The Safe Third Country Agreement is a policy implemented to better manage refugee claims and to avoid so-called “asylum shopping” between countries.
But it is also driving asylum seekers to make what the Canadian government calls “irregular” crossings to avoid being turned back at official border points.
Media captionIn 2017, hundreds of migrants were illegally crossing the US border into Canada each day
Since 2017, when President Donald Trump took office promising a crackdown on immigration, some 58,000 people have crossed into Canada from the US in that manner to make subsequent refugee claims.
Canada had been processing their claims until the coronavirus pandemic, when the Canadian government said they would be turned back.
There have been calls in Canada to suspend or renegotiate the agreement with the US.
What did the judge say?
Federal court judge Ann Marie McDonald ruled that the deal was in violation of a section of Canada’s Charter of Rights that bans the government from interfering in the right to life, liberty and security.
“It is my conclusion, based upon the evidence, that ineligible STCA claimants are returned to the US by Canadian officials where they are immediately and automatically imprisoned by US authorities,” Judge McDonald said in her ruling.
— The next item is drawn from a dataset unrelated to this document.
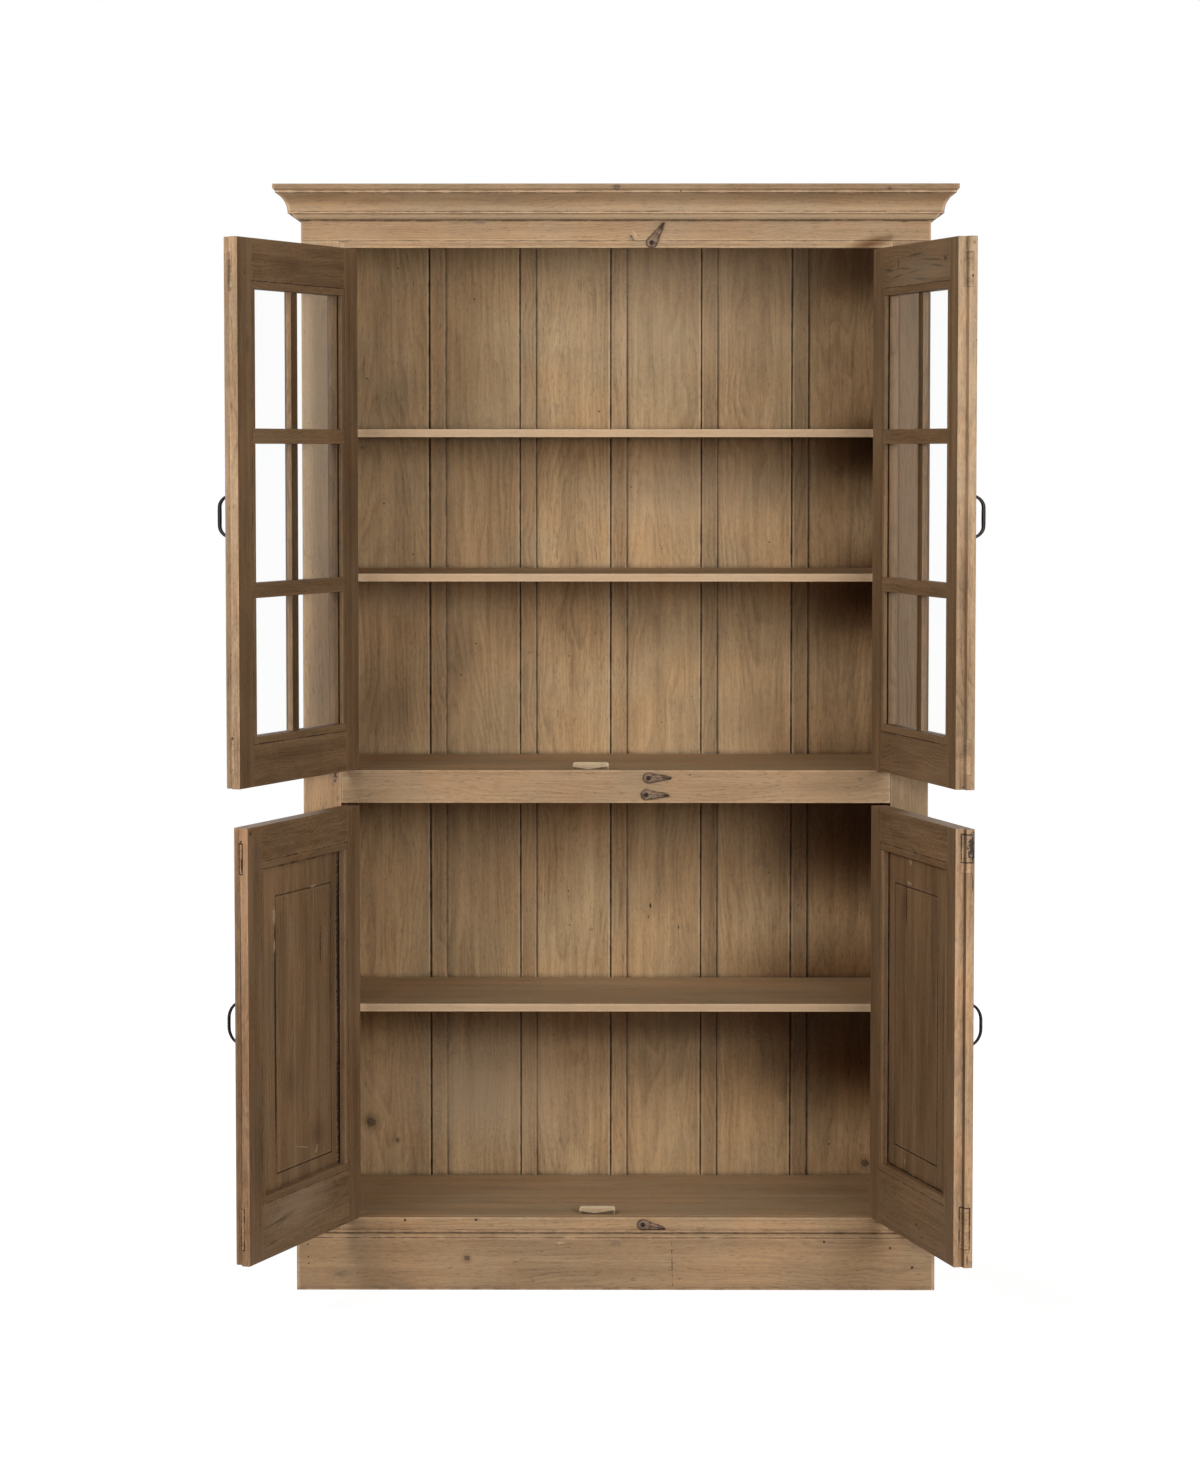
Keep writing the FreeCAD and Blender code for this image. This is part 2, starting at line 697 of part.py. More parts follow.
def make_door(name, side, angle, z0, z1, top_rail, bottom_rail, glazed, pull_height):
    """One door, all its pieces and the hinges that carry it."""
    sight_low = z0 + bottom_rail + bead_width
    sight_high = z1 - top_rail - bead_width
    rebate = glass_front if glazed else panel_front
    tenons = [(sight_high, z1 - tenon_haunch), (z0 + tenon_haunch, sight_low)]
    hinge_stile, meeting_stile = door_stiles(z0, z1, rebate, tenons)
    upper = door_rail(z1, sight_high, rebate, tenons[0])
    lower = door_rail(z0, sight_low, rebate, tenons[1])
    bevel = sight_cutter(sight_low, sight_high)
    framing = {"hinge_stile": hinge_stile, "meeting_stile": meeting_stile,
               "top_rail": upper, "bottom_rail": lower}
    pieces = {part: [trim_meeting_edge(solid.cut(bevel), side, z0, z1)]
              for part, solid in framing.items()}
    pieces["pull"] = [door_pull(pull_height, side)]
    if glazed:
        pieces["glazing_bars"] = glazing_lattice(sight_low, sight_high)
        pieces["glazing_beads"] = glazing_beads(sight_low, sight_high)
        pieces["glass_panes"] = glass_panes(sight_low, sight_high)
    else:
        margin = left_field_margin_bottom if side < 0 else right_field_margin_bottom
        pieces["panel"] = [door_panel(sight_low, sight_high, margin)]
        pieces["panel_beads"] = panel_beads(sight_low, sight_high)
    frame_leaves = []
    door_leaves = []
    pins = []
    for span in hinge_spans(z0, z1):
        frame, door, pin = hinge_pieces(span)
        frame_leaves.append(place(frame, side, 0))
        door_leaves.append(door)
        pins.append(place(pin, side, 0))
    pieces["hinge_leaves"] = door_leaves
    for part, solids in pieces.items():
        add(name + "_" + part, *[place(s, side, angle) for s in solids])
    return frame_leaves, pins


def make_doors():
    upper = (upper_opening_bottom + upper_door_gap_bottom, upper_opening_top - upper_door_gap_top,
             upper_top_rail, upper_bottom_rail, True, upper_pull_height)
    lower = (lower_opening_bottom + lower_door_gap_bottom, lower_opening_top - lower_door_gap_top,
             lower_top_rail, lower_bottom_rail, False, lower_pull_height)
    doors = (("upper_left", -1, upper_left_angle, upper), ("upper_right", 1, upper_right_angle, upper),
             ("lower_left", -1, lower_left_angle, lower), ("lower_right", 1, lower_right_angle, lower))
    all_leaves = []
    all_pins = []
    for name, side, angle, kind in doors:
        leaves, pins = make_door(name, side, angle, *kind)
        all_leaves += leaves
        all_pins += pins
    add("frame_hinge_leaves", *all_leaves)
    add("hinge_pins", *all_pins)


# Turn buttons: teardrop plates, each on one screw

def button_plate(angle):
    """A plate lying in the XZ plane about its pivot, round at the pivot and pointed at the tip."""
    taper = math.asin((button_radius - button_tip_radius) / button_reach)
    touch = math.pi / 2 - taper
    top_big = (button_radius * math.cos(touch), button_radius * math.sin(touch))
    top_tip = (button_reach + button_tip_radius * math.cos(touch),
               button_tip_radius * math.sin(touch))

    def at(x, z):
        return FreeCAD.Vector(x, 0, z)
    edges = [Part.makeLine(at(*top_big), at(*top_tip)),
             Part.Arc(at(*top_tip), at(button_reach + button_tip_radius, 0),
                      at(top_tip[0], -top_tip[1])).toShape(),
             Part.makeLine(at(top_tip[0], -top_tip[1]), at(top_big[0], -top_big[1])),
             Part.Arc(at(top_big[0], -top_big[1]), at(-button_radius, 0), at(*top_big)).toShape()]
    face = Part.Face(Part.Wire(edges))
    plate = face.extrude(FreeCAD.Vector(0, -button_thickness, 0))
    rim = [e for e in plate.Edges if abs(e.BoundBox.YMax + button_thickness) < edge_ease / 10]
    plate = plate.makeFillet(min(edge_ease, button_thickness / 4), rim)
    hole = cylinder(button_screw_radius + button_screw_fit, 0, -2 * button_thickness, 0,
                    3 * button_thickness, Y_AXIS)
    plate = plate.cut(hole)
    plate.rotate(ORIGIN, Y_AXIS, -angle)
    return plate


def button_screw():
    """A slotted round-head screw, its shank running back into the rail."""
    head_back = -button_clearance * 2 - button_thickness
    shank = cylinder(button_screw_radius, 0, head_back - button_head_height / 2, 0,
                     button_screw_length - head_back, Y_AXIS)
    head = cylinder(button_head_radius, 0, head_back - button_head_height, 0,
                    button_head_height, Y_AXIS)
    rim = [e for e in head.Edges
           if abs(e.BoundBox.YMax - (head_back - button_head_height)) < edge_ease / 10]
    head = head.makeFillet(button_head_height * 0.6, rim)
    slot = box(-button_head_radius, button_head_radius, head_back - 2 * button_head_height,
               head_back - button_head_height / 2, -button_slot / 2, button_slot / 2)
    return shank.fuse(head).removeSplitter().cut(slot)


def make_buttons():
    buttons = (("top_turn_button", top_button_across, upper_opening_top + top_button_rise,
                top_button_angle, "top_rail"),
               ("mid_upper_turn_button", mid_upper_button_across,
                upper_opening_bottom - mid_upper_button_drop, mid_upper_button_angle, "mid_rail"),
               ("mid_lower_turn_button", mid_lower_button_across,
                lower_opening_top + mid_lower_button_rise, mid_lower_button_angle, "mid_rail"),
               ("bottom_turn_button", bottom_button_across,
                plinth_height + cap_height + bottom_button_rise, bottom_button_angle,
                "bottom_rail"))
    screws = []
    for name, x, z, angle, rail in buttons:
        plate = button_plate(angle)
        plate.translate(FreeCAD.Vector(x, face_y - button_clearance, z))
        add(name, plate)
        screw = button_screw()
        screw.translate(FreeCAD.Vector(x, face_y, z))
        screws.append(screw)
        hole = cylinder(button_screw_radius, x, face_y - button_thickness, z,
                        button_thickness + button_screw_length + button_head_height, Y_AXIS)
        nodes[rail] = [solid.cut(hole) for solid in nodes[rail]]
    add("button_screws", *screws)


make_carcase()
make_mouldings()
make_inside()
make_back()
make_doors()
make_buttons()

os.makedirs("parts", exist_ok=True)
for node_name, solids in nodes.items():
    shape = solids[0] if len(solids) == 1 else Part.makeCompound(solids)
    shape.exportStep("parts/" + node_name + ".step")
    print(node_name, len(shape.Solids), "solids", round(shape.Volume / 1000), "cm3",
          "valid" if shape.isValid() else "NOT VALID")
print(len(nodes), "nodes")
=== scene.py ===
# %% [markdown]
# # A tall wooden cabinet, dressed for its photograph
# The cabinet has two glazed doors over two panelled doors, and all four stand open. The wood is
# old and waxed: a warm taupe with fine dark pores, pale worn arrises and grime in its corners.
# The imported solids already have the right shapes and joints. This lesson puts a camera and lights
# in front of them, gives each board its own grain, and models the small ironwork and worn blocks.

# %% Load the solids
import json
import math

import bpy
from mathutils import Matrix, Vector

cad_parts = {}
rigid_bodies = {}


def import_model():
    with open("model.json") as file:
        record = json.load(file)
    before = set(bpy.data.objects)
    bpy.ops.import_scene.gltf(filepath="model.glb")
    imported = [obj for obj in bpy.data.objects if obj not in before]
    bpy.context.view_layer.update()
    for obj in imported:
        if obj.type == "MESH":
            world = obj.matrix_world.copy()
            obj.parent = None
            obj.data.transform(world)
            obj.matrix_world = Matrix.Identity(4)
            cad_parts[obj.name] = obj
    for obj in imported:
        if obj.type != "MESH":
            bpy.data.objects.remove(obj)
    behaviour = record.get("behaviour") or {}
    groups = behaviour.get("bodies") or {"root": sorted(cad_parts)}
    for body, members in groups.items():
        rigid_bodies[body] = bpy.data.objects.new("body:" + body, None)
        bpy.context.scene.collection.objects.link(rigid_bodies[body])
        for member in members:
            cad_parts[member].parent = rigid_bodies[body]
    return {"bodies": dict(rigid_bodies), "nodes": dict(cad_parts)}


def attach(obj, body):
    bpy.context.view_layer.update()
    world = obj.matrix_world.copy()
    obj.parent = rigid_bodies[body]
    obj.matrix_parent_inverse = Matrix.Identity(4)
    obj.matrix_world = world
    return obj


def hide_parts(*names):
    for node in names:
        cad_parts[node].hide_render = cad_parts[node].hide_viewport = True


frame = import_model()
for leftover in list(bpy.data.objects):
    if leftover not in frame["nodes"].values() and leftover not in frame["bodies"].values():
        bpy.data.objects.remove(leftover)
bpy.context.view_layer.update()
scene = bpy.context.scene
bpy.ops.object.select_all(action="DESELECT")

# %% [markdown]
# The photograph was taken from seven and a half metres away with a long lens, at the height of
# the upper shelves and tilted slightly down. A long lens keeps the uprights nearly parallel. The
# same place, tilt and lens are given here, so that every board falls where it should.

# %% The camera
camera_data = bpy.data.cameras.new("camera")
camera_data.lens = 103.03
camera_data.sensor_width = 36.0
camera = bpy.data.objects.new("camera", camera_data)
camera.location = (0.0122, -7.5909, 1.519)
camera.rotation_euler = (math.radians(86.094), 0.0, math.radians(0.3053))
scene.collection.objects.link(camera)
scene.camera = camera
scene.view_settings.view_transform = "Standard"
print("camera", tuple(camera.location), "lens", camera_data.lens)

# %% [markdown]
# Shader trees are quicker to read when each node takes one line. One tree is open at a time, and
# new nodes go into it. A node's output is kept as a signal, and reckoning with signals, as in
# a - b, adds a Math node. A group is made once, with named sockets, and is then placed in many
# materials with other values.

# %% Helpers for shader trees
ZERO = (0.0, 0.0, 0.0)
tree = None


def open_tree(new_tree):
    """From here on, new nodes go into this tree. It starts empty."""
    global tree
    tree = new_tree
    tree.nodes.clear()


class Signal:
    """A node's output, to link to other nodes or to reckon with."""

    def __init__(self, socket):
        self.socket = socket

    def __add__(self, other):
        return maths("ADD", self, other)

    def __sub__(self, other):
        return maths("SUBTRACT", self, other)

    def __rsub__(self, other):
        return maths("SUBTRACT", other, self)

    def __mul__(self, other):
        return maths("MULTIPLY", self, other)

    def __truediv__(self, other):
        return maths("DIVIDE", self, other)

    def __lt__(self, other):
        return maths("LESS_THAN", self, other)

    def __gt__(self, other):
        return maths("GREATER_THAN", self, other)

    def __abs__(self):
        return maths("ABSOLUTE", self)


class Outputs:
    """A node's outputs as signals, by name, by number or in order."""

    def __init__(self, node):
        self.node = node

    def __getitem__(self, key):
        return Signal(self.node.outputs[key])


def add_node(kind, inputs=None, **options):
    """Adds a node, sets its options, fills or links its inputs, and gives its outputs."""
    node = tree.nodes.new("ShaderNode" + kind)
    for option, value in options.items():
        setattr(node, option, value)
    for socket, value in (inputs or {}).items():
        if isinstance(value, Signal):
            tree.links.new(value.socket, node.inputs[socket])
        else:
            node.inputs[socket].default_value = value
    return Outputs(node)


def maths(operation, *values, clamp=False):
    return add_node("Math", dict(enumerate(values)), operation=operation, use_clamp=clamp)[0]


def vector_maths(operation, *values):
    """A Vector Math node. A single number stands for three equal ones."""
    outputs = add_node("VectorMath", dict(enumerate(values)), operation=operation)
    return outputs["Value" if operation in ("LENGTH", "DOT_PRODUCT") else "Vector"]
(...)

“I have concluded that imprisonment and the attendant consequences are inconsistent with the spirit and objective of the STCA and are a violation of the rights guaranteed by section 7 of the [Charter of Rights and Freedoms],” she continued.
But the judge delayed the ruling for six months to allow Canada’s parliament and the US Congress to respond. The ruling can also be appealed.
US immigration authorities not have yet to comment on the ruling.
A spokeswoman for the Canadian Minister of Public Safety and Emergency Preparedness told BBC News that they are “aware of the Federal Court’s decision and are currently reviewing it”.